The presidential debates were supposed to give the audience an understanding of the most controversial issues and how both candidates plan to deal with them if they become president. When Bill Clinton ran for presidency, he coined the phrase “It’s the economy, stupid.” This was back in 1992. 24 years later, the format of presidential debates hasn’t changed much, however, the tone has changed dramatically. One might proudly say they have become politically incorrect, other find the level of aggression disturbing. In this post, I’ll analyze the transcripts of the three Presidential Debates and the Vice Presidential Debate and show that it’s not longer about the controversial issues, it’s mainly about the candidates in the race.

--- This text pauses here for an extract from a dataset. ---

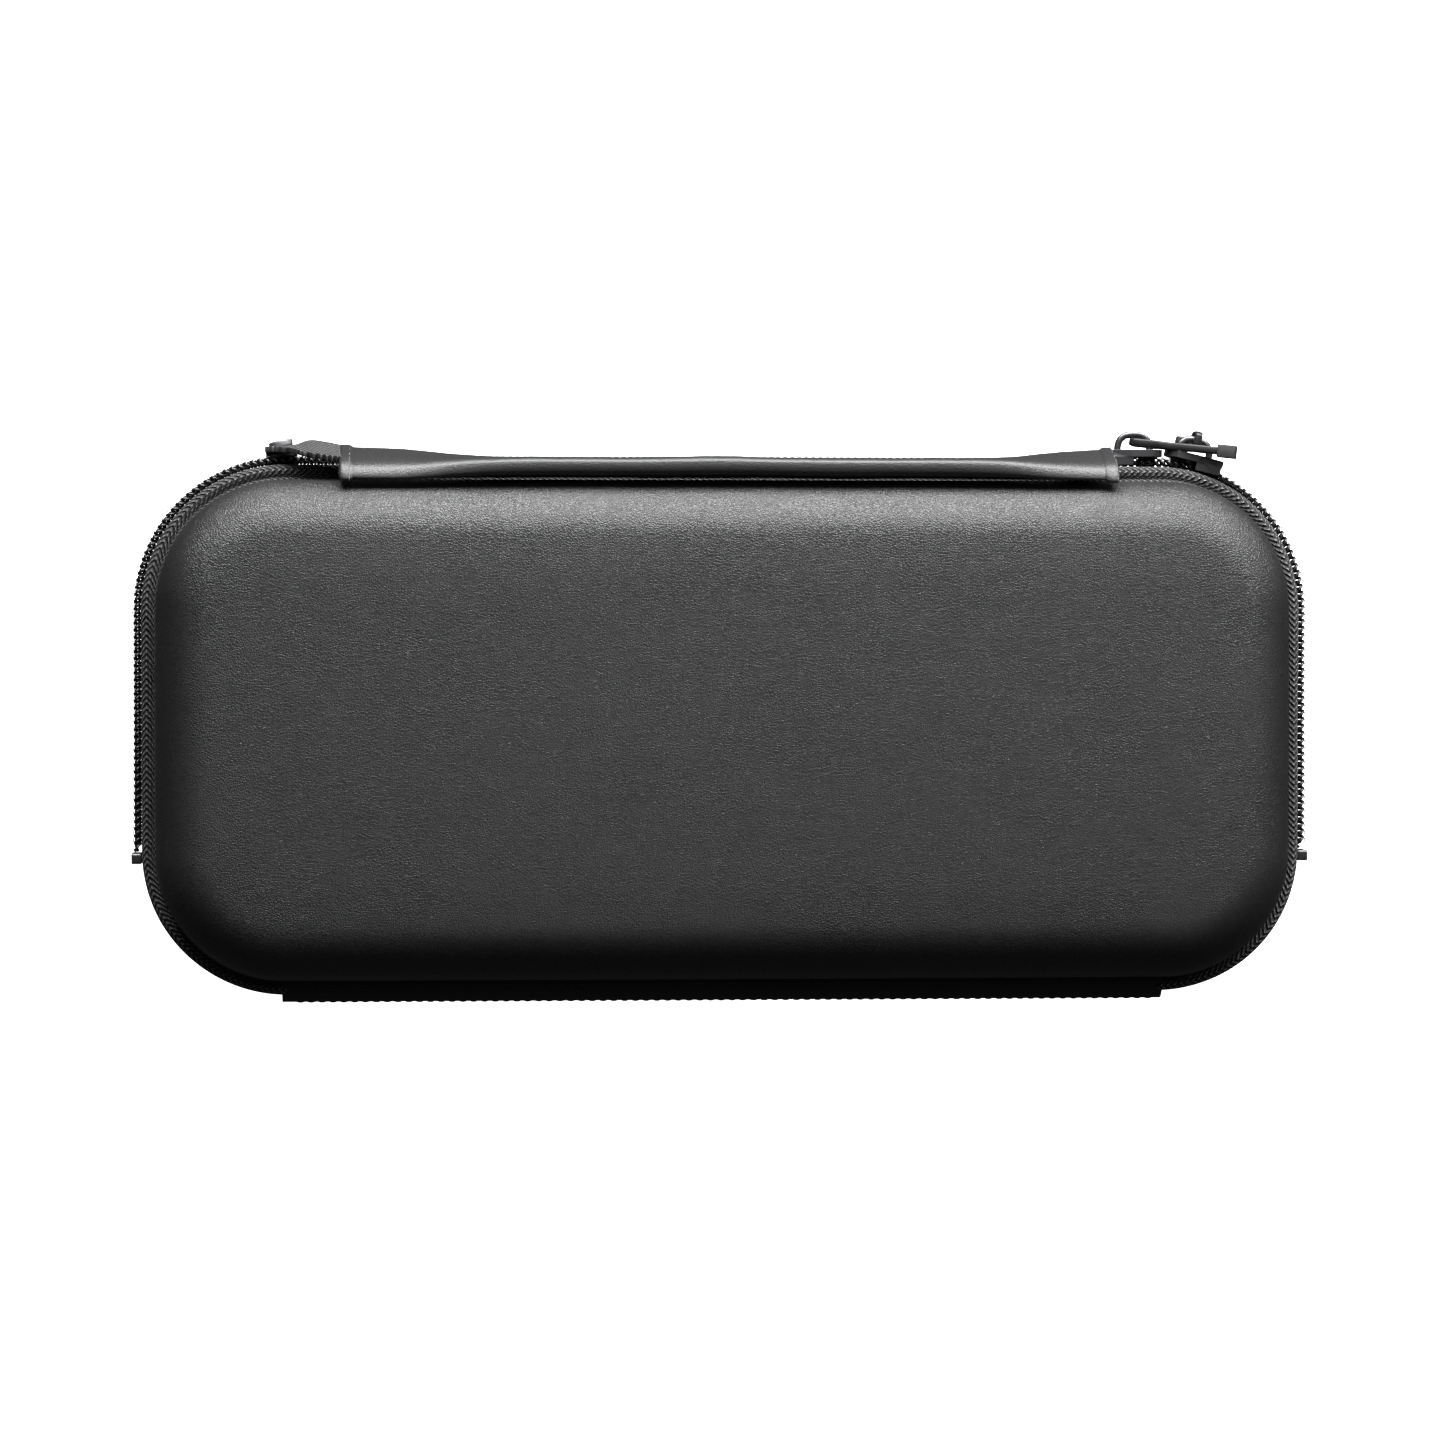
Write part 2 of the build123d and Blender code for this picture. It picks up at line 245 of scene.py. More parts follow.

The first debate between Donald Trump and Hillary Clinton covered among others the issues jobs, transparency, and race in America. The following analysis covers all debates. Please contact me for a detailed analysis of each debate. To better assess how much they have said, I divided the debate in speech events, the time both candidates spoke without being interrupted. A dialog consists of several ones following each other. The following table shows length statistics for both candidates. The length is measured in the number of characters.

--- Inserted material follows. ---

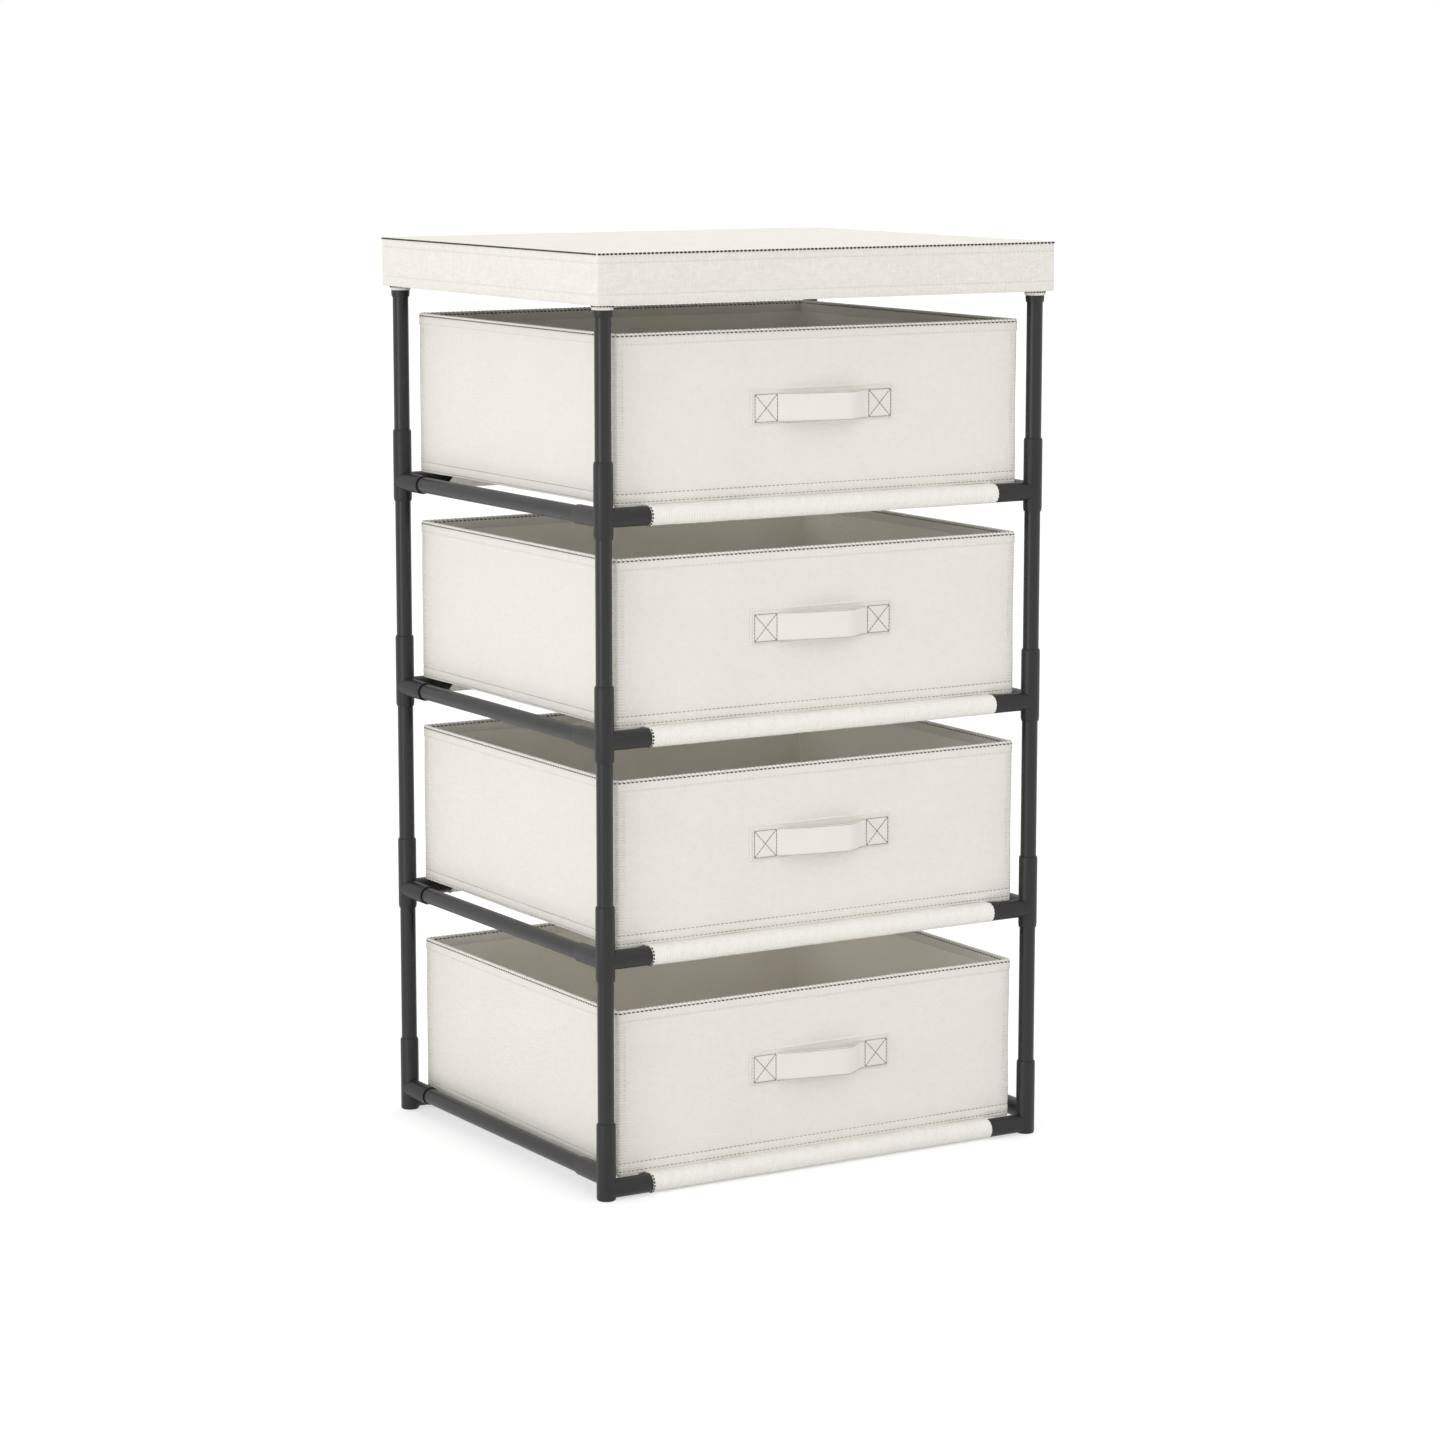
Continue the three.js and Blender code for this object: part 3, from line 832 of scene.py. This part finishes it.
low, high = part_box("bin_1")
bin_front = middle("front_rail_1").y + BIN_FRONT_INSET
plan = (low.x + BIN_PROUD, high.x - BIN_PROUD, bin_front, high.y - BIN_PROUD, BIN_CORNER)
bin_height = length_of("bin_1", "Z") + RIM_RISE
# The panels' and the binding's ribs are painted darker: painted shade in their creases.
panel_fabric = embossed("panel_fabric", panel_ribs)
# The lining fabric is painted paler than the outside: painted light inside the bins.
lining_fabric_painted_light = embossed("lining_fabric_painted_light", light=LINING_PAINTED_LIGHT, shade=LINING_PAINTED_LIGHT_LOW)
binding_fabric = embossed("binding_fabric", binding_ribs, light=BINDING_LIGHT)
# The roll's fabric is painted paler: a painted highlight along the rim's top.
roll_fabric_painted_highlight = embossed("roll_fabric_painted_highlight", light=ROLL_PAINTED_HIGHLIGHT, shade=ROLL_PAINTED_HIGHLIGHT_LOW)
pale_thread = twisted_thread("pale_thread", PALE_THREAD, PALE_THREAD_LIT)
grey_thread = twisted_thread("grey_thread", GREY_THREAD, GREY_THREAD_LIT)
# The rim seam runs outside and inside in dark thread; inside, it also stands in for the shade under the
# roll, partly painted shade.
rim_lines = both_faces(bin_height - RIM_SEAM, 0.0)
base_lines = [seam_round(plan, height, BASE_SEAM_IN) for height in BASE_SEAMS]
pale_lines = both_faces(bin_height - BINDING_HEIGHT + PALE_SEAM_RISE, BIN_PROUD)
corner_lines = corner_seams(plan, bin_height)
bin_parts = {
    "shell": bin_shell(plan, bin_height),
    "binding": rim_binding(plan, bin_height),
    "roll": rim_roll(plan, bin_height),
    "board": loose_board(plan),
    "rim_seam": sewing("rim_seam", rim_lines, dark_thread, *RIM_STITCH),
    "base_seams": sewing("base_seams", base_lines, grey_thread, *BASE_STITCH),
    "pale_seams": sewing("pale_seams", pale_lines, pale_thread, *PALE_STITCH),
    "corner_seams": sewing("corner_seams", corner_lines, pale_thread, *CORNER_STITCH),
}


# Bin handle. A flat strap of the cream fabric, folded and pressed smooth. Both ends are tacked through a
# backing patch with a boxed cross, and the length between them stands off in an arch for the fingers.
STRAP_HEIGHT = 0.0278
STRAP_THICKNESS = 0.0018
STRAP_SPAN = 0.103
STRAP_RISE = 0.0168
STRAP_CROWN = 0.073  # from its left tack to where the strap stands off most
STRAP_TACK = 0.027
STRAP_BELOW_RIM = 0.0751
PATCH_MARGIN = 0.003
PATCH_ABOVE = 0.0048
PATCH_THICKNESS = 0.001
PATCH_SEAM = 0.0016  # from the patch's edges
PATCH_CORNER = 0.002
PATCH_STITCH = (0.0042, 0.0030, 0.0002)
CROSS_INSET = 0.0009
STRAP_STITCH = (0.0032, 0.0030, 0.0001, 0.0005)
STRAP_RIPPLE = (0.02, 0.0002)
STRAP_RIB_PITCH = 0.0016
STRAP_SEAM = 0.0006  # from the strap's edges
WEBBING = (0.865, 0.843, 0.786, 1)
WEBBING_SHADE = (0.806, 0.784, 0.72, 1)


def pressed_fabric():
    """The strap's fabric: ironed smooth, with fine ribs along it."""
    finish = Finish("pressed_fabric")
    _, _, z = finish.along()
    ribs = wave(z, STRAP_RIB_PITCH)
    fibres = finish.place.grain(0.0009, detail=3)
    clouds = finish.place.grain(0.03)
    return finish.shade(
        Base_Color=(ribs * 0.25 + fibres * 0.35 + clouds * 0.4).tint(WEBBING_SHADE, WEBBING),
        Roughness=fibres * 0.1 + 0.8,
        Normal=(ribs * 0.4 + fibres * 0.4).relief(0.00008),
        Specular_IOR_Level=0.25,
        Sheen_Weight=0.06,
    )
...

The time both candidates spoke was more or less equal, so it seems that Trump talks a bit faster than Clinton, although other factors might play a role as well. The mean lengths are almost identical, but Trump had 37% more of the so-called speech events.

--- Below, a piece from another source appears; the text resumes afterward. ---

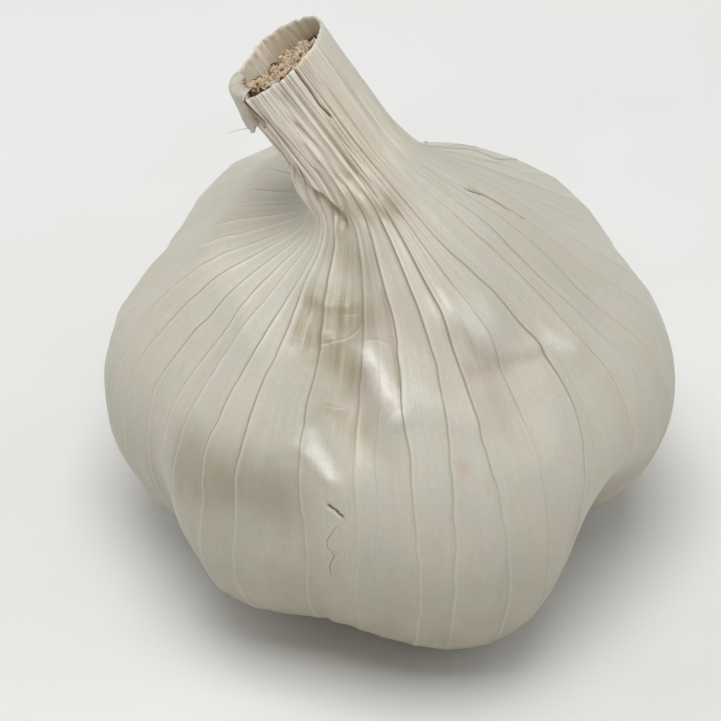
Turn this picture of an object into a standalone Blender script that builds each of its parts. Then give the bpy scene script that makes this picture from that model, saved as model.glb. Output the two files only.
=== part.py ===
"""A garlic bulb in its papery skin, with its neck cut short and its roots trimmed.

Metres, +Z up. The origin is under the root plate, on the flat spot that the bulb rests on.
The bulb's front faces -Y, and azimuths run anticlockwise from +X.
"""
import math
import random

import bmesh
import bpy
from mathutils import Vector

MM = 0.001

# Outline of the skin from the root plate up to the neck's cut rim, in millimetres:
# radius, height, depth of the grooves between the cloves, height of the ribs.
OUTLINE = (
    (8.0, 2.7, 0.5, 0.10),
    (11.8, 1.6, 1.5, 0.13),
    (18.8, 2.3, 3.0, 0.18),
    (26.9, 7.8, 4.1, 0.24),
    (30.6, 18.4, 3.9, 0.26),
    (28.4, 29.2, 3.2, 0.24),
    (20.9, 37.0, 2.4, 0.20),
    (13.6, 42.3, 1.3, 0.22),
    (7.8, 46.5, 0.5, 0.38),
    (6.0, 50.5, 0.0, 0.42),
    (5.9, 56.6, 0.0, 0.34),
    (6.1, 63.7, 0.0, 0.18),
)
STEPS_PER_SPAN = 3
NECK_STARTS = 6.0          # positions on the outline, counted in its points, between which the
NECK_FULL = 8.5            # body's ribs turn into the neck's pleats

# The outer cloves, anticlockwise: azimuth where each begins, low down and on the shoulder, depth of
# the crease there against the outline's groove, low down and on the shoulder, how far the clove
# swells past the outline, and how far its underside is raised in millimetres.
CLOVES = (
    (-104, -110, 0.48, 0.85, 0.29, -0.9),
    (-33, -37, 1.45, 0.25, 0.02, 2.6),
    (22, 24, 0.60, 0.50, 0.03, -0.2),
    (87, 84, 0.50, 0.45, 0.40, 0.8),
    (152, 150, 0.90, 0.60, -0.08, -0.3),
    (212, 209, 0.95, 0.75, -0.04, 0.8),
)
CREASE_SHARPNESS = 0.6
CREASE_ROUNDING = 0.16     # share of half a clove over which the skin bridges its crease
LOW_CREASE_TO = 14.0       # heights in millimetres between which a crease changes from low to high
HIGH_CREASE_FROM = 27.0
LIFT_FADES_BY = 30.0       # height in millimetres at which a raised underside is level again
LIFT_STARTS_AT = 8.0       # radius in millimetres, just outside the root plate
LIFT_FULL_AT = 20.0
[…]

The following table gives insights about the lexical diversity of the candidates’ speech events and the average length of words and sentences to compare both candidates’ speeches on a more linguistic level.
|Number of words||26,616||21,801||9,186||9,234|
|Average word length||3.66||3.90||4.00||3.98|
|Average sentence length||13.5||18.8||19.59||16.58|
Donald Trump has obviously said more words than Hillary Clinton, as he had more speech events. However, the length of the words and the sentences were slightly lower than for Clinton. On average, he uses four words less for every sentence, which is a good indicator for less complex language. Lexical diversity is another measure for calculating how many different words one uses. A lexical diversity of 1 means that every word is used only once. A higher lexical diversity means that words are reused very often. There is a significant difference between the lexical diversity in the transcript of Trump’s and Clinton’s speeches. The lexical diversity of both candidates shows that Hillary Clinton has a higher coverage of words and repeats fewer words. In the next section, readability measures are used to further analyze how complex both candidates talk.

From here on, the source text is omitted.